Analytical Wake Modeling in Atmospheric Boundary Layers: Accounting for Wind Veer and Thermal Stratification

Abstract

Abstract Reliable characterization of wind turbine wakes in the presence of Atmospheric Boundary Layer (ABL) flows is crucial to accurately predict wind farm performance. Wind veering in the ABL shears the wake in the lateral direction, and wind veer strength depends on the thermal stability of the ABL. Analytical wake modeling approaches must capture these ABL effects to ensure correct prediction of the wake structure under varied atmospheric conditions. To this end, a new physics-based analytical wake model is developed in this study that is capable of predicting the shape of wakes influenced by wind veer and thermal stratification effects. This model combines a novel ABL wind field model with the Gaussian wake model.
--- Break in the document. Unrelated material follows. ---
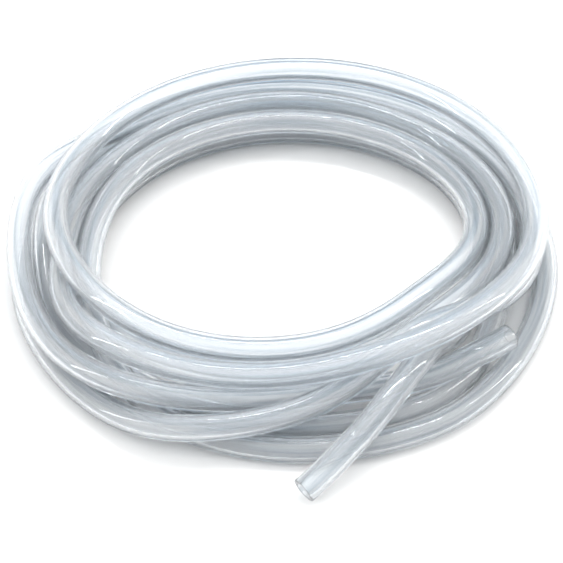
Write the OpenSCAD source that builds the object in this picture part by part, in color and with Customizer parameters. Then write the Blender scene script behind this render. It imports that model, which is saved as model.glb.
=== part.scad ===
// Coil of clear silicone tubing: one hose, wound loosely by hand, with both cut ends free.
// The wound turns are one closed solid of the coil's outer shape, a lobe for each turn of the
// stack. Each free end is a real hollow tube, from its cut mouth to where it goes into the coil.
// Z is up and the coil lies flat on Z = 0. The origin is below the middle of the whole shape.
// All sizes are in millimetres.

/* [Tube] */
// Outside diameter of the hose
tube_od = 8; // [6:0.5:9.5]
// Diameter of the hose's bore
tube_bore = 5; // [3:0.5:5.5]

/* [Coil] */
// Centreline radius of the outermost turn, which lies on the floor
outer_turn_r = 83.5; // [80:0.5:86]
// Clear gap left between one layer of turns and the next
turn_gap = 0.3; // [0.1:0.1:1]
// Turns in the bottom layer
bottom_turns = 3; // [2:1:4]
// Distance between the turns of the bottom layer
bottom_pitch = 10.4; // [9.6:0.2:12]
// Turns in the middle layer
middle_turns = 2; // [1:1:2]
// Distance between the turns of the middle layer
middle_pitch = 12; // [9.6:0.2:13]
// Turns in the top layer
top_turns = 2; // [1:1:2]
// Distance between the turns of the top layer
top_pitch = 9.6; // [9.6:0.2:12]
// How far the outermost turn of the middle layer lies inside that of the bottom one
middle_step = 14; // [11:0.5:15]
// How far the outermost turn of the top layer lies inside that of the bottom one
top_step = 15; // [12:0.5:17]

/* [Free ends] */
// Length of the straight stretch behind each mouth, which takes a hose barb
straight_end = 12; // [11:0.5:12]

/* [Hidden] */

SILICONE = [0.82, 0.87, 0.9, 0.75];
$fn = 96;
SIDES = 12;

tube_r = tube_od / 2;
bore_r = tube_bore / 2;
// The swept walls keep this far inside the round ones, so that where they join no corner of
// the one only touches the other
wall_step = 0.05;
join = 1; // how far they run into each other
rim_bevel = 0.2; // softened edge of the bore at both ends of the straight stretch
swept_r = tube_r - wall_step;
swept_bore_r = (bore_r + wall_step) / cos(180 / SIDES);
layer_rise = tube_od + turn_gap;
// Thickness of the web that makes the turns of a layer one solid
web_t = tube_r;

// Each layer from the floor up: its outermost turn's radius, its turns and their pitch
LAYERS = [
    [outer_turn_r, bottom_turns, bottom_pitch],
    [outer_turn_r - middle_step, middle_turns, middle_pitch],
    [outer_turn_r - top_step, top_turns, top_pitch],
];

// Routes of the free ends from the cut mouth into the coil, about the coil's own axis. They
// pass over the bottom layer. Heights are over the bottom layer's centreline, so both ends
// ride up with a thicker hose.
FRONT_ROUTE = [
    [6, -99.5, 1.2], [15, -91.4, 4.6], [20, -86.5, 6.9], [25.5, -81, 8.5],
    [32.5, -72.5, 9], [39, -63, 9],
];
SIDE_ROUTE = [[68.5, -45, 8.6], [58.5, -52, 8.6], [49, -57.5, 8.6], [39, -59.5, 8.6]];

// A route's points, lifted so that heights count from the bottom layer's centreline
function lifted(route) = [for (p = route) p + [0, 0, tube_r]];

function unit(v) = v / norm(v);

// Direction of a route at point i, from its neighbours
function heading(route, i) =
    unit(route[min(i + 1, len(route) - 1)] - route[max(i - 1, 0)]);

// Route that starts just inside the end of the straight stretch, and goes on from there
function after_straight(route) =
    let (along = unit(route[1] - route[0]))
    concat(
        [route[0] + along * (straight_end - join), route[0] + along * straight_end],
        [for (i = [2:len(route) - 1]) route[i]]
    );

// Directions of the rings along a swept tube: the first two carry on from the straight
function ring_headings(route, points) =
    [for (i = [0:len(points) - 1]) i < 2 ? unit(route[1] - route[0]) : heading(points, i)];

// One ring of a tube's wall, square to the direction t at the point p
function ring(p, t, r) =
    let (side = unit(cross(t, [0, 0, 1])), up = cross(side, t))
    [for (k = [0:SIDES - 1]) let (a = 360 * k / SIDES) p + r * (cos(a) * side + sin(a) * up)];

// Forward edge of the whole shape: the lowest Y that the front mouth's rim reaches
front_along = unit(FRONT_ROUTE[1] - FRONT_ROUTE[0]);
front_edge_y = FRONT_ROUTE[0][1] - tube_r * sqrt(1 - front_along[1] * front_along[1]);
coil_edge_r = outer_turn_r + tube_r;
coil_top = tube_od + (len(LAYERS) - 1) * layer_rise;
centre_y = (coil_edge_r + front_edge_y) / 2;

// Places what is drawn about the coil's axis so that the origin is mid-length
module about_coil() {
    translate([0, -centre_y, 0]) children();
}

// Centre of turn k of a layer, counted inwards, in the coil's section
function turn_at(layer, k) = [
    LAYERS[layer][0] - k * LAYERS[layer][2],
    tube_r + layer * layer_rise,
];

// Radius of a layer's innermost turn
function inner_turn_r(layer) = turn_at(layer, LAYERS[layer][1] - 1)[0];

// Rectangle of the section, from one corner to the other
module block(low, high) {
    translate(low) square(high - low);
}

// Section of the wound turns: a round lobe for each turn, a web that joins each layer's turns,
// and a core where one layer lies over the next
module coil_section() {
    for (layer = [0:len(LAYERS) - 1]) {
        height = turn_at(layer, 0)[1];
        block([inner_turn_r(layer), height - web_t / 2], [LAYERS[layer][0], height + web_t / 2]);
        for (k = [0:LAYERS[layer][1] - 1])
            translate(turn_at(layer, k)) circle(r = tube_r);
    }
    for (layer = [1:len(LAYERS) - 1])
        block(
            [max(inner_turn_r(layer - 1), inner_turn_r(layer)), turn_at(layer - 1, 0)[1]],
            [min(LAYERS[layer - 1][0], LAYERS[layer][0]), turn_at(layer, 0)[1]]
        );
}

module wound_turns() {
    rotate_extrude() coil_section();
}

// Hollow tube swept along points, with walls at the outside radius and at the bore
module swept_tube(points, headings) {
    count = len(points);
    outer = [for (i = [0:count - 1]) each ring(points[i], headings[i], swept_r)];
    inner = [for (i = [0:count - 1]) each ring(points[i], headings[i], swept_bore_r)];
    shift = count * SIDES;
    walls = [
        for (i = [0:count - 2])
            for (k = [0:SIDES - 1])
                let (a = i * SIDES + k, b = i * SIDES + (k + 1) % SIDES)
                each [
                    [a, b, b + SIDES], [a, b + SIDES, a + SIDES],
                    [shift + a, shift + b + SIDES, shift + b],
                    [shift + a, shift + a + SIDES, shift + b + SIDES],
                ]
    ];
    rims = [
        for (k = [0:SIDES - 1])
            let (b = (k + 1) % SIDES, far = (count - 1) * SIDES)
            each [
                [k, shift + k, shift + b], [k, shift + b, b],
                [far + k, far + b, shift + far + b], [far + k, shift + far + b, shift + far + k],
            ]
    ];
    polyhedron(points = concat(outer, inner), faces = concat(walls, rims));
}

// What softens the edge of the bore at a mouth that faces down
module bore_edge() {
    translate([0, 0, -rim_bevel])
        cylinder(r1 = bore_r + 2 * rim_bevel, r2 = bore_r, h = 2 * rim_bevel);
}

// Straight round stretch behind a mouth, with a true bore
module straight_mouth(start, along) {
    turn = atan2(along[1], along[0]);
    tilt = acos(along[2]);
    translate(start) rotate([0, tilt, turn]) difference() {
        cylinder(r = tube_r, h = straight_end);
        translate([0, 0, -1]) cylinder(r = bore_r, h = straight_end + 2);
        bore_edge();
        translate([0, 0, straight_end]) mirror([0, 0, 1]) bore_edge();
    }
}

// All that lies inside the middle layer's outermost turn, where a free end stops
module inside_of_coil() {
    wound_turns();
    cylinder(r = LAYERS[1][0], h = coil_top);
}

// One free end, cut off where it goes into the wound turns
module free_end(route) {
    path = lifted(route);
    along = unit(path[1] - path[0]);
    rest = after_straight(path);
    color(SILICONE) about_coil() difference() {
        union() {
            straight_mouth(path[0], along);
            swept_tube(rest, ring_headings(path, rest));
        }
        inside_of_coil();
    }
}

// All the wound turns, as one closed solid of the coil's outer shape
module coil() {
    color(SILICONE) about_coil() wound_turns();
}

// Free end that lies over the front of the coil, its mouth on the floor
module front_end() {
    free_end(FRONT_ROUTE);
}

// Free end that lies along the coil's side, its mouth on the bottom turns
module side_end() {
    free_end(SIDE_ROUTE);
}

coil();
front_end();
side_end();
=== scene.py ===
# %% [markdown]
# A coil of clear silicone tubing
#
# This is one length of soft, clear hose, about 3.2 m long and 8 mm across, with a 5 mm bore.
# It lies flat in a hand-wound coil of seven turns. The turns cross each other in places, and
# both cut ends come out at the front.
#
# The lesson goes through it in this order: the place of the coil, the camera, the route of
# the hose, the way its turns settle against each other, the tube made along that route, its
# cut ends, the silicone, and the light.

# %% The frame
import math

import bmesh
import bpy
import numpy as np
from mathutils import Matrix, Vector


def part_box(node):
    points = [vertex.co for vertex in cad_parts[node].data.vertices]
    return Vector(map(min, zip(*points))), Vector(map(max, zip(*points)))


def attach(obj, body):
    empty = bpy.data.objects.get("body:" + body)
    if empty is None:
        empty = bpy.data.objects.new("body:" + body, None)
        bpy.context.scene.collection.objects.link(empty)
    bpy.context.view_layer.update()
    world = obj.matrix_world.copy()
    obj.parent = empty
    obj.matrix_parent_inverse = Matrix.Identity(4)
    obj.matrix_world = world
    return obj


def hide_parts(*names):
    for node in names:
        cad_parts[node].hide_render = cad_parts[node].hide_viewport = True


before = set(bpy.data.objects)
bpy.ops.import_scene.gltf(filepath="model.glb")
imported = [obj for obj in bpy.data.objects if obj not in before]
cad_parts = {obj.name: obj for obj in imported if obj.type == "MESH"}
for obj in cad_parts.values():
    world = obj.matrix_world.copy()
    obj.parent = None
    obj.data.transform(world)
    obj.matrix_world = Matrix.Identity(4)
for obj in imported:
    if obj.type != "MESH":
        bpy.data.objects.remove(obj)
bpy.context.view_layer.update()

# %% [markdown]
# The hose has two sizes: its outside width and its bore. The coil is wound about an upright
# axis that stands a little behind the middle of the whole object, because the front end
# sticks out forwards. The wound turns are one solid in the frame, centred on that axis, so the
# axis is read from the box of that solid.

# %% Sizes
TUBE = 0.008  # outside width of the hose, in metres
TUBE_MM = 8
BORE = 0.005  # width of the hole through it
coil_low, coil_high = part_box("coil")
AXIS_Y = (coil_low[1] + coil_high[1]) / 2
print("coil axis at y =", round(AXIS_Y, 5))

# %% [markdown]
# The camera looks down on the coil from in front, at 44 degrees, from some way off. A long
# lens keeps the far side of the coil almost as large as the near side. A camera could also be
# turned by three angles, but a place and a point to look at are easier to check.

# %% Camera
ELEVATION = math.radians(44)
DISTANCE = 90 * TUBE
LENS, FRAME_WIDTH = 143.9, 36  # in millimetres
AIM = Vector((-0.0003, AXIS_Y - 0.0041, -0.0043))  # just in front of the middle of the coil
camera = bpy.data.objects.new("camera", bpy.data.cameras.new("camera"))
bpy.context.collection.objects.link(camera)
camera.data.lens = LENS
camera.data.sensor_width = FRAME_WIDTH
camera.data.clip_start = 0.01
camera.location = (
    0, AXIS_Y - DISTANCE * math.cos(ELEVATION), DISTANCE * math.sin(ELEVATION)
)
camera.rotation_mode = "QUATERNION"
camera.rotation_quaternion = (AIM - camera.location).to_track_quat("-Z", "Y")
bpy.context.scene.camera = camera
print("camera at", [round(v, 3) for v in camera.location])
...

The new ABL wind model is capable of predicting both the streamwise and spanwise velocity components in conventionally neutral (CNBL) and stable (SBL) ABL flows. The analytical expressions for both of these horizontal velocity components adhere to Monin-Obukhov Similarity Theory (MOST) in the surface layer, while capturing wind veering in the outer layer of the ABL. Incorporating this ABL model with the Gaussian wake model predicts laterally deflected wake shapes in a fully predictive and self-consistent fashion for a wide range of atmospheric conditions. The results also demonstrate that the enhanced wake model gives improved predictions relative to Large Eddy Simulations of power losses due to wake interactions under strongly stably stratified atmospheric conditions, where wind veer effects are dominant.